- DIRECTION: Output the material below in full, exactly as it is.

--- DATA SECTION ---

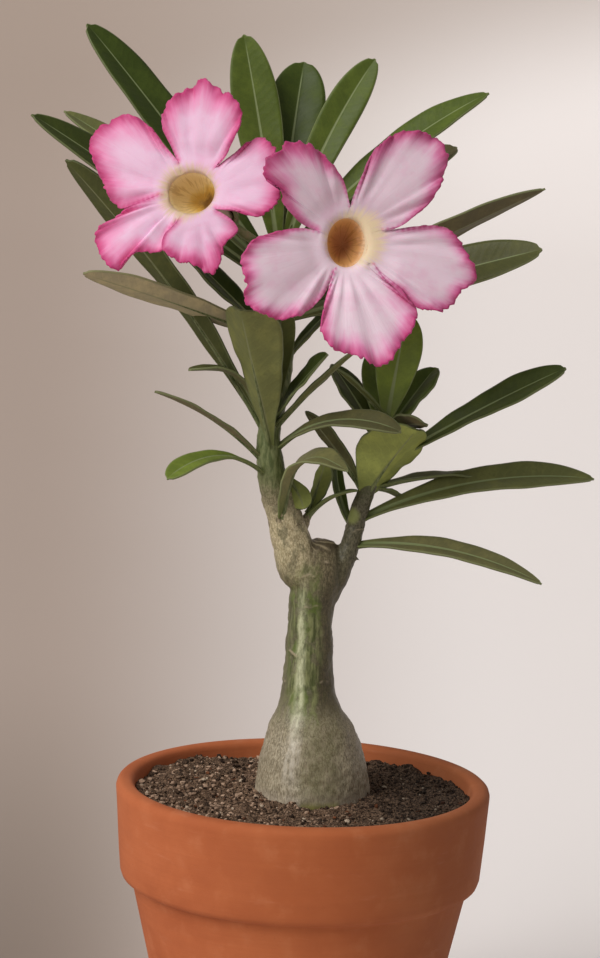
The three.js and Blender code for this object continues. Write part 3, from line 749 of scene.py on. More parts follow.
lowerCrown = [
    leaf(228, 178, 59, 14, 112.5, 14.5, -45, 0.3, tone=0.14, olive=0.1, widest=0.78),
    leaf(231, -160, 57, 58, 38, 9, 0, 0.2, tone=0.3, olive=0.4, bend=(0.42, 0.78)),
    leaf(218, -155, 45, 26, 50, 8, 0, 0.5, tone=0.35, olive=0.75),
    leaf(213, -133, 42, 72, 53, 7.6, 22, 0.1, tone=1, widest=0.84, neck=3),
    leaf(224, -114, 62, 2, 55.5, 20, 6, 0.1, tone=0.47, olive=0.2, widest=0.86, neck=1.35, trough=0.62,
         root=(-14.4, -6, 224)),
    leaf(239, -88, 62, 6, 43, 10, 0, 0.5, tone=0.25),
    leaf(233, -50, 47, 8, 38, 11, -50, 0.5, tone=0.22),
    leaf(229, -34, 46, 6, 46, 5, 0, 0.5, tone=0.3, olive=0.3),
    leaf(222, -27, 48, 68, 52, 8.6, -34, 0.3, tone=0.35, olive=0.6, widest=0.78, neck=1.6),
    leaf(202, -38, 75, 92, 41, 12.5, -20, 0.6, tone=0.62, olive=0.55, widest=0.46, bend=(0.3, 0.8), neck=1,
         root=(-10.4, -6.4, 202)),
    leaf(215, -24, -40, 34, 12, 7.6, 122, 0, tone=1, widest=0.7, neck=1.4, root=(-9, -2.6, 215)),
]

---

- ANSWER TO THIS TASK:
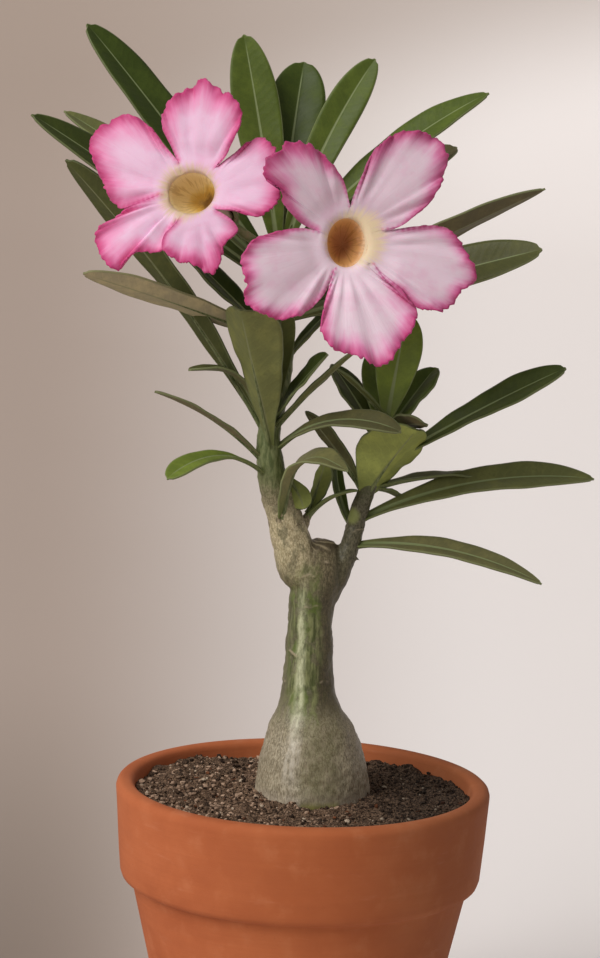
The three.js and Blender code for this object continues. Write part 3, from line 749 of scene.py on. More parts follow.
lowerCrown = [
    leaf(228, 178, 59, 14, 112.5, 14.5, -45, 0.3, tone=0.14, olive=0.1, widest=0.78),
    leaf(231, -160, 57, 58, 38, 9, 0, 0.2, tone=0.3, olive=0.4, bend=(0.42, 0.78)),
    leaf(218, -155, 45, 26, 50, 8, 0, 0.5, tone=0.35, olive=0.75),
    leaf(213, -133, 42, 72, 53, 7.6, 22, 0.1, tone=1, widest=0.84, neck=3),
    leaf(224, -114, 62, 2, 55.5, 20, 6, 0.1, tone=0.47, olive=0.2, widest=0.86, neck=1.35, trough=0.62,
         root=(-14.4, -6, 224)),
    leaf(239, -88, 62, 6, 43, 10, 0, 0.5, tone=0.25),
    leaf(233, -50, 47, 8, 38, 11, -50, 0.5, tone=0.22),
    leaf(229, -34, 46, 6, 46, 5, 0, 0.5, tone=0.3, olive=0.3),
    leaf(222, -27, 48, 68, 52, 8.6, -34, 0.3, tone=0.35, olive=0.6, widest=0.78, neck=1.6),
    leaf(202, -38, 75, 92, 41, 12.5, -20, 0.6, tone=0.62, olive=0.55, widest=0.46, bend=(0.3, 0.8), neck=1,
         root=(-10.4, -6.4, 202)),
    leaf(215, -24, -40, 34, 12, 7.6, 122, 0, tone=1, widest=0.7, neck=1.4, root=(-9, -2.6, 215)),
]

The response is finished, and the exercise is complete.